◆ TASK GOAL:
Nothing should be output except the lines from the one containing "aimed = facing * Rot(0, lamp_down_deg, 0)" through the one containing "for node in", both ends included, each repeated exactly.

Raw records:
◆ ◆ ◆

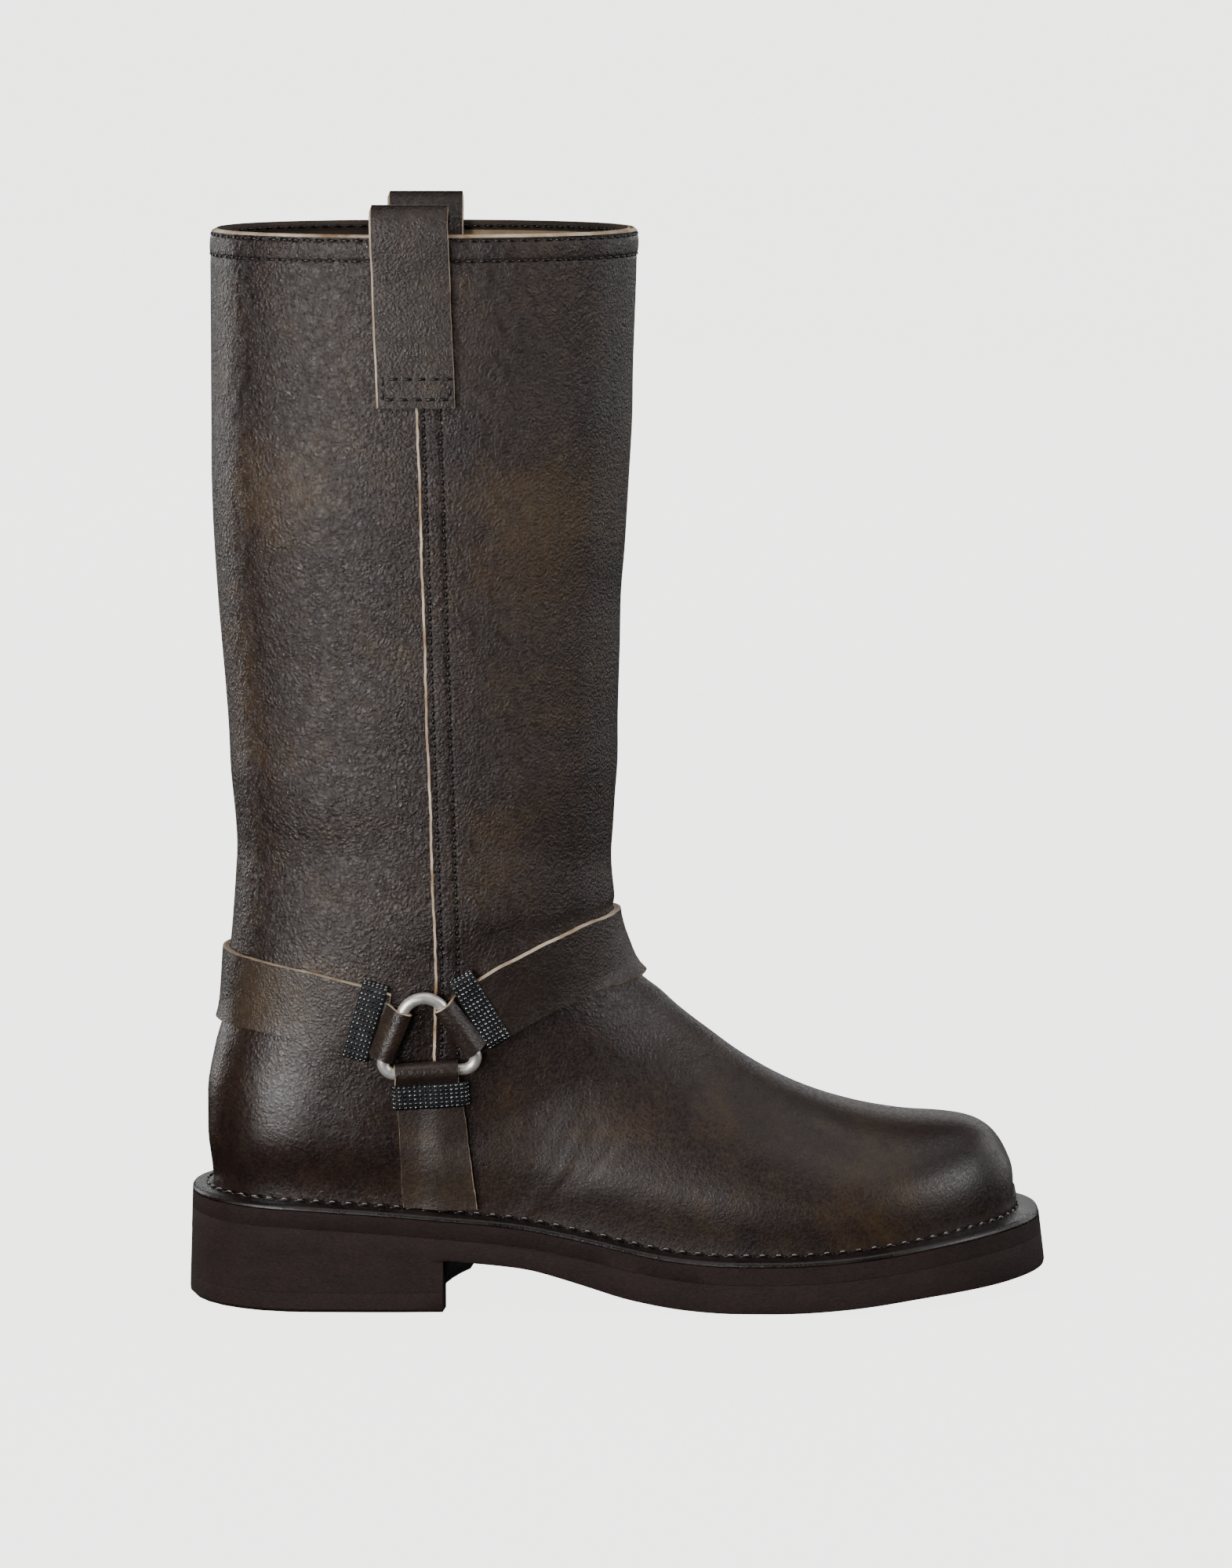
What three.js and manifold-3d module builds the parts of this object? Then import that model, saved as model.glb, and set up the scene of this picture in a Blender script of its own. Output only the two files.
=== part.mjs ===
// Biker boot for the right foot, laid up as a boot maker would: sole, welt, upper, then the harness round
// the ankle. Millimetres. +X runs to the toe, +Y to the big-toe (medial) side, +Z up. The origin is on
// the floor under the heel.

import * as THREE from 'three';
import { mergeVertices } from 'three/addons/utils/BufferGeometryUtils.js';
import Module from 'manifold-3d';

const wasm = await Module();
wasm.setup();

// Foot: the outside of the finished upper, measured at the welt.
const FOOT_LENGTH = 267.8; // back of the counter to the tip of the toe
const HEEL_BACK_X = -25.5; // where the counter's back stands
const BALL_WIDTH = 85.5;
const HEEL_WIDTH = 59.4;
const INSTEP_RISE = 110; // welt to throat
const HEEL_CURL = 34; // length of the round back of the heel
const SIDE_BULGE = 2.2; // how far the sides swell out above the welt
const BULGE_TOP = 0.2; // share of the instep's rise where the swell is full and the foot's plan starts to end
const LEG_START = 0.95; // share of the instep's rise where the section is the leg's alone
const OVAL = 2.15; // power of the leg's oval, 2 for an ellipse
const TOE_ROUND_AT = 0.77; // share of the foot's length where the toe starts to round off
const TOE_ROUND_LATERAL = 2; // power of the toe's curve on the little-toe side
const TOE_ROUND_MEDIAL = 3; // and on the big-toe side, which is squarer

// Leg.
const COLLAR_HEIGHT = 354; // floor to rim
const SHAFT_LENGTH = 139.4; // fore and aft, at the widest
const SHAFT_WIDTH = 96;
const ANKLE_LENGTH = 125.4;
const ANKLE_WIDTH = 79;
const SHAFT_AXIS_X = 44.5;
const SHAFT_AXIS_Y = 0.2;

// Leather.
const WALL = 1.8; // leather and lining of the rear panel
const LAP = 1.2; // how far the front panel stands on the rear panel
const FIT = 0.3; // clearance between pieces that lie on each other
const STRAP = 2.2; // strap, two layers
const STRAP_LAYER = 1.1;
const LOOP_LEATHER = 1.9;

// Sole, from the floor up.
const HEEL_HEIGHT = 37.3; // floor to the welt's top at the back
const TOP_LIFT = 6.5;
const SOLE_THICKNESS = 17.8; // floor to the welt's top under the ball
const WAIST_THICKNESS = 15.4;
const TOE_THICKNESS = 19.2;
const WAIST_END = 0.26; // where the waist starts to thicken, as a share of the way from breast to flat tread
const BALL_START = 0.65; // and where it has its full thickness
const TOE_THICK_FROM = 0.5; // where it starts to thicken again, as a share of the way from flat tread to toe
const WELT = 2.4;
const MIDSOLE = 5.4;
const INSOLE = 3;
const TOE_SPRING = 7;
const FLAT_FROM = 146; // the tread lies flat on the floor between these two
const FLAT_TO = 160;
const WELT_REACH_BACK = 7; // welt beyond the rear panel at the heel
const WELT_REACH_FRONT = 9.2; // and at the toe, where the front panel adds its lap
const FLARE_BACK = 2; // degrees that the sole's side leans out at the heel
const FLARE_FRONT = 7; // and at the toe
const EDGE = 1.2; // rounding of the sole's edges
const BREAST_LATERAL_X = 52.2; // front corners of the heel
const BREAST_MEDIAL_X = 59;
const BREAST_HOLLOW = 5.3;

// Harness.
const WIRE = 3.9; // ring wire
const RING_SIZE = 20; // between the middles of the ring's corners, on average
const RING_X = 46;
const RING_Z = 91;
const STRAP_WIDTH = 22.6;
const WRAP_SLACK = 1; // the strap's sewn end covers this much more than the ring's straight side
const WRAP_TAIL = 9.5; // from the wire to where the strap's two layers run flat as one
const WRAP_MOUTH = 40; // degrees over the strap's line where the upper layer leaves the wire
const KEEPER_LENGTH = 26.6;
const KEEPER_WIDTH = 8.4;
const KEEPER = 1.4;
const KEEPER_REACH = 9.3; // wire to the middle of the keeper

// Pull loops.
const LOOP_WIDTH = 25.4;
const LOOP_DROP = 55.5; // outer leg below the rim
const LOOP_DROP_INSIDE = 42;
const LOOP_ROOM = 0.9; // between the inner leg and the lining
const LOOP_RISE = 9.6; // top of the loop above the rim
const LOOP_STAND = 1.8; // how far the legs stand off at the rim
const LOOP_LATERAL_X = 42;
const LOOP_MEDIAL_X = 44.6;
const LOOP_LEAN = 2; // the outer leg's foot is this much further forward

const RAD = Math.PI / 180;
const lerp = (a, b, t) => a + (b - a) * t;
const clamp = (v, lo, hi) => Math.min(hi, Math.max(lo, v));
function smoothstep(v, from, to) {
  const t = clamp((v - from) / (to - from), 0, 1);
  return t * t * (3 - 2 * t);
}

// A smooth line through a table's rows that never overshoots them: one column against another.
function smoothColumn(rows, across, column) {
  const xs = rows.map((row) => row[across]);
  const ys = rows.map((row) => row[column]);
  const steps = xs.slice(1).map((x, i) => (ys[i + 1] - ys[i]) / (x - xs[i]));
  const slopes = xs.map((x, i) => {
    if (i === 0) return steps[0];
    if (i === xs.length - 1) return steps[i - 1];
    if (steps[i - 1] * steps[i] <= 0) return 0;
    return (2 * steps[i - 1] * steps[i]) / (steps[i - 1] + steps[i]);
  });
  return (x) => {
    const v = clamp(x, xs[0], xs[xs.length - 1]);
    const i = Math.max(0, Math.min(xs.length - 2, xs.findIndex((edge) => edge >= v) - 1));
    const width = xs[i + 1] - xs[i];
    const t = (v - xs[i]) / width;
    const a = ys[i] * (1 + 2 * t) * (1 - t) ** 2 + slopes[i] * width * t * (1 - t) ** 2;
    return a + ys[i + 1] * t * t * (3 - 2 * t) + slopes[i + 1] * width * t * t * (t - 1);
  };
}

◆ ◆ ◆

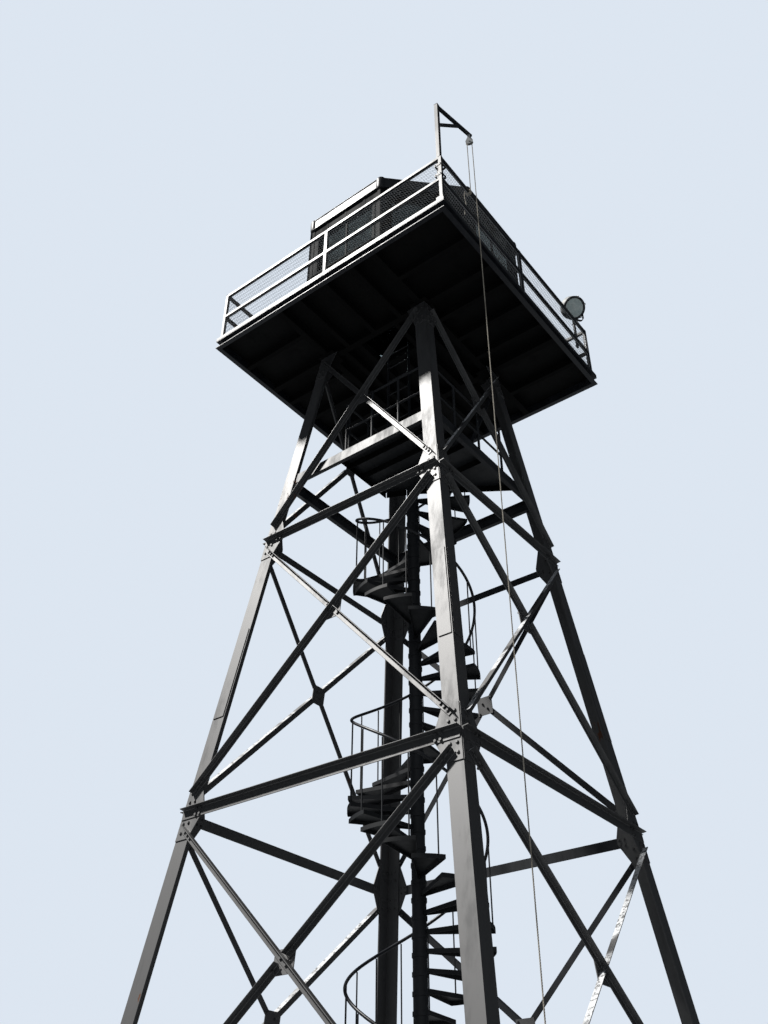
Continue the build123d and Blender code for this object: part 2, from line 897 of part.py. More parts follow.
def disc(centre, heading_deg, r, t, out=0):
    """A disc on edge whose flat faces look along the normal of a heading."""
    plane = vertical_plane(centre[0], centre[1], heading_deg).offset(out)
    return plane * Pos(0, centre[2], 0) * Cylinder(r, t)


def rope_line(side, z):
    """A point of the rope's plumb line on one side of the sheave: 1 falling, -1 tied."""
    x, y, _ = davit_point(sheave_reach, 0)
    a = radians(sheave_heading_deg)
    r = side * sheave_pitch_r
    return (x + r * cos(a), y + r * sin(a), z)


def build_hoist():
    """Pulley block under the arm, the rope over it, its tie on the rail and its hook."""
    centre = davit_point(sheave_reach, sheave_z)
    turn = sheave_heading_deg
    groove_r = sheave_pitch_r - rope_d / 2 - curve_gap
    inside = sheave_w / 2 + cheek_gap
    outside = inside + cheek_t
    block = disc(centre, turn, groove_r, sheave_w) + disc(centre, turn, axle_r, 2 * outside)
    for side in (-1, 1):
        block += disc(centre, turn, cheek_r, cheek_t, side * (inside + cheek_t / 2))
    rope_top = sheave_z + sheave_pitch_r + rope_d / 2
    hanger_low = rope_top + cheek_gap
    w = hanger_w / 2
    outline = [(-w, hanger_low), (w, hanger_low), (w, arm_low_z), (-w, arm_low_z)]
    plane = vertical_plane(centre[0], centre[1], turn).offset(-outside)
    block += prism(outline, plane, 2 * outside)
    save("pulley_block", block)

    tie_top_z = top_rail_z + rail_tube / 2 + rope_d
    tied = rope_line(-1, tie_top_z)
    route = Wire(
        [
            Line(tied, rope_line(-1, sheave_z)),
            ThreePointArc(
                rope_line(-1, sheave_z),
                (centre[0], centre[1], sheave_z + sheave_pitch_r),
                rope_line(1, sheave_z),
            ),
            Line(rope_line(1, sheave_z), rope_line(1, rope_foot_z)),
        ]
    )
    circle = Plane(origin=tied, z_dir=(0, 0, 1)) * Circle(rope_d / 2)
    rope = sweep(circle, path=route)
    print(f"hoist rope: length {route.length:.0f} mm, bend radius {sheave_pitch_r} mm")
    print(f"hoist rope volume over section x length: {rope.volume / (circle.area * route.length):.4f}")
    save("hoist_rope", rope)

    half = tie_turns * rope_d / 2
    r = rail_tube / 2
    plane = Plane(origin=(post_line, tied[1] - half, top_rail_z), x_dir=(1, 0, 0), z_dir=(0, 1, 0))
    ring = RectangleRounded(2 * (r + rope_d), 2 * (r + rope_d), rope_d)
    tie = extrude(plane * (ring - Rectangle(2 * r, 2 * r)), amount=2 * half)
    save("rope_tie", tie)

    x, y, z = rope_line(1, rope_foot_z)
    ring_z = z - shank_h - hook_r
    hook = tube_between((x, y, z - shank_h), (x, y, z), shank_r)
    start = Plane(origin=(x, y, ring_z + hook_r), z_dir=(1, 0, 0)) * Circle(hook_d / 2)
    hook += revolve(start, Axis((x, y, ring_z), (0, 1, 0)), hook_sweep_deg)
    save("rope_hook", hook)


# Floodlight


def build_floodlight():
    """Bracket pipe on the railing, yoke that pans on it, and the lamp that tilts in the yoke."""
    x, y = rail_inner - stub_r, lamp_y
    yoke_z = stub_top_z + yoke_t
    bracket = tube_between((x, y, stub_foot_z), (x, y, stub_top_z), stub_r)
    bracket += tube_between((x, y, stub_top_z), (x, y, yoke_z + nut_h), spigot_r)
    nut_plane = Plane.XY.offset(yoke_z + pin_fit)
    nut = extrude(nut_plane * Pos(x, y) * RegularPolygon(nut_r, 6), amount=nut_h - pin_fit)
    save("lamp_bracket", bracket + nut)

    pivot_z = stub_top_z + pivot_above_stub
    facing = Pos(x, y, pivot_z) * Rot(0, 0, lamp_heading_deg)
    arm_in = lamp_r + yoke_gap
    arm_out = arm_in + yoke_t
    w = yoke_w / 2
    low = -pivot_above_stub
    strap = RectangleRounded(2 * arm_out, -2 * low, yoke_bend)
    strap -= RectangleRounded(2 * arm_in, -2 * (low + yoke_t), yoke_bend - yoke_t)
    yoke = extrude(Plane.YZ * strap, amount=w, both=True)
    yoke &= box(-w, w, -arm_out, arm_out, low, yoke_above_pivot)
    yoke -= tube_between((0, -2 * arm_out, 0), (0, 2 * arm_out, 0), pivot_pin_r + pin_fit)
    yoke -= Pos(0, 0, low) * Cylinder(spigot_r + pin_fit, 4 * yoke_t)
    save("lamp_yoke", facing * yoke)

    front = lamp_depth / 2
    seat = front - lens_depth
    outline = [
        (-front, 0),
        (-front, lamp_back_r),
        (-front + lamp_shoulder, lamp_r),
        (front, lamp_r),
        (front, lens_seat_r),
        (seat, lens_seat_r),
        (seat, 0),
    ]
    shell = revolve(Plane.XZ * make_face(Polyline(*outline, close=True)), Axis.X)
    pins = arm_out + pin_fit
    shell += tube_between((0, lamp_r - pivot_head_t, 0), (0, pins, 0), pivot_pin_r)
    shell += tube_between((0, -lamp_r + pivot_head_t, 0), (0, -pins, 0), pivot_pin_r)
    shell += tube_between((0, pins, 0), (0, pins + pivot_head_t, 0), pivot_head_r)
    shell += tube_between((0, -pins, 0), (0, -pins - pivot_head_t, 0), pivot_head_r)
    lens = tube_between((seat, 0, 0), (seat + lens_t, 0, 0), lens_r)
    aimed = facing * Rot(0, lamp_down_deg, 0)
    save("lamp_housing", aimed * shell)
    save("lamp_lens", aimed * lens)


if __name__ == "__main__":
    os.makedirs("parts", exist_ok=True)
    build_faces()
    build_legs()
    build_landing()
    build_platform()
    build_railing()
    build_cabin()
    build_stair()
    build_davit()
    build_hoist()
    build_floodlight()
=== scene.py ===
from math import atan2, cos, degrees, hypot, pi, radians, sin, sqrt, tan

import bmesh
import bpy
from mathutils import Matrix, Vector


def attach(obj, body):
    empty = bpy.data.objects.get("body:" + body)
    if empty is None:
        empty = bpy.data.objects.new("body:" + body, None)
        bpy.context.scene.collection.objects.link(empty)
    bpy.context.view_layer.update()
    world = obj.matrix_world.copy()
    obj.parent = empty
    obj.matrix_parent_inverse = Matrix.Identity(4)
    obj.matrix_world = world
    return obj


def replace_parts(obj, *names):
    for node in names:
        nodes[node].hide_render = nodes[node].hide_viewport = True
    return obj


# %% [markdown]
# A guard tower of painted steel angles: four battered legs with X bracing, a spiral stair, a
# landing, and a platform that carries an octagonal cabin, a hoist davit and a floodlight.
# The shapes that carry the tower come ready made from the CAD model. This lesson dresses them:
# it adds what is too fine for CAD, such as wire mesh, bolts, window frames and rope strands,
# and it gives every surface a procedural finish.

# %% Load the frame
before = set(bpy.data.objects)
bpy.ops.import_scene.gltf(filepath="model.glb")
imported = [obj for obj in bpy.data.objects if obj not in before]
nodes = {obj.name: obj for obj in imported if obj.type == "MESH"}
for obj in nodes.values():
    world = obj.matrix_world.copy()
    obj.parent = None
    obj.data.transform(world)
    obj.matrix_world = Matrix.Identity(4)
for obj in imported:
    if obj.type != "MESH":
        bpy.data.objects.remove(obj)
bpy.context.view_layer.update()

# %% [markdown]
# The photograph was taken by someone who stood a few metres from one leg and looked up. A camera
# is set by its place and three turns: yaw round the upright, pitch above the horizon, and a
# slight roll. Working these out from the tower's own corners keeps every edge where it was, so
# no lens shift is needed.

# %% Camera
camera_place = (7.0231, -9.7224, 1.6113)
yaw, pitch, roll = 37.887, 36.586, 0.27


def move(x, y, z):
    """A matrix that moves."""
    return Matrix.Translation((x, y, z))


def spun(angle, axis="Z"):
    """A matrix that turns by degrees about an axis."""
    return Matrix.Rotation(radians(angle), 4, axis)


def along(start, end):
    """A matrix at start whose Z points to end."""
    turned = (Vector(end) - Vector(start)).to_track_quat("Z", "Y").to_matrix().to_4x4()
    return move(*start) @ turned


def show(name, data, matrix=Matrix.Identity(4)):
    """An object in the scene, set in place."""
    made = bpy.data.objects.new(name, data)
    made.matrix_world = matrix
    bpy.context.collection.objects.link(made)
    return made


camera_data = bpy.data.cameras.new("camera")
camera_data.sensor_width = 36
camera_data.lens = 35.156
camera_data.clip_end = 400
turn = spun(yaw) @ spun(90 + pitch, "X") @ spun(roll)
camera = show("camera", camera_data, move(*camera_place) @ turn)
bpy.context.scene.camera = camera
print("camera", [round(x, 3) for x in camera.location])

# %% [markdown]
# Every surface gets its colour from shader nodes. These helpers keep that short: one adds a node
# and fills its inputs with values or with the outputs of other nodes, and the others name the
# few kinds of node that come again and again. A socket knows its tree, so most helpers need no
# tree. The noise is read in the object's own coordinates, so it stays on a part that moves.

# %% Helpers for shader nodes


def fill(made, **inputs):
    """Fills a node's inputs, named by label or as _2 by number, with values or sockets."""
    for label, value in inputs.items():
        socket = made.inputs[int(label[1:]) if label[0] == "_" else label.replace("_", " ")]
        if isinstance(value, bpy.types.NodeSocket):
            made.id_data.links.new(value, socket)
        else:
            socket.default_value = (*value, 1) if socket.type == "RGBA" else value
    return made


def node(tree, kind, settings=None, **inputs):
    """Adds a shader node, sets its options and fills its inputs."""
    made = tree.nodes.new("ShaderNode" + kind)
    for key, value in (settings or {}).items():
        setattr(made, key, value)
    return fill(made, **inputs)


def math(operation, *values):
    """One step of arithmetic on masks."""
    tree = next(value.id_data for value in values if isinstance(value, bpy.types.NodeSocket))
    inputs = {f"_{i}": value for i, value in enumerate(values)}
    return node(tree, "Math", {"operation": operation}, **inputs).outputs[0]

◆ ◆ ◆

◆ SOLUTION FOR THIS EXERCISE:
    aimed = facing * Rot(0, lamp_down_deg, 0)
    save("lamp_housing", aimed * shell)
    save("lamp_lens", aimed * lens)


if __name__ == "__main__":
    os.makedirs("parts", exist_ok=True)
    build_faces()
    build_legs()
    build_landing()
    build_platform()
    build_railing()
    build_cabin()
    build_stair()
    build_davit()
    build_hoist()
    build_floodlight()
=== scene.py ===
from math import atan2, cos, degrees, hypot, pi, radians, sin, sqrt, tan

import bmesh
import bpy
from mathutils import Matrix, Vector


def attach(obj, body):
    empty = bpy.data.objects.get("body:" + body)
    if empty is None:
        empty = bpy.data.objects.new("body:" + body, None)
        bpy.context.scene.collection.objects.link(empty)
    bpy.context.view_layer.update()
    world = obj.matrix_world.copy()
    obj.parent = empty
    obj.matrix_parent_inverse = Matrix.Identity(4)
    obj.matrix_world = world
    return obj


def replace_parts(obj, *names):
    for node in names:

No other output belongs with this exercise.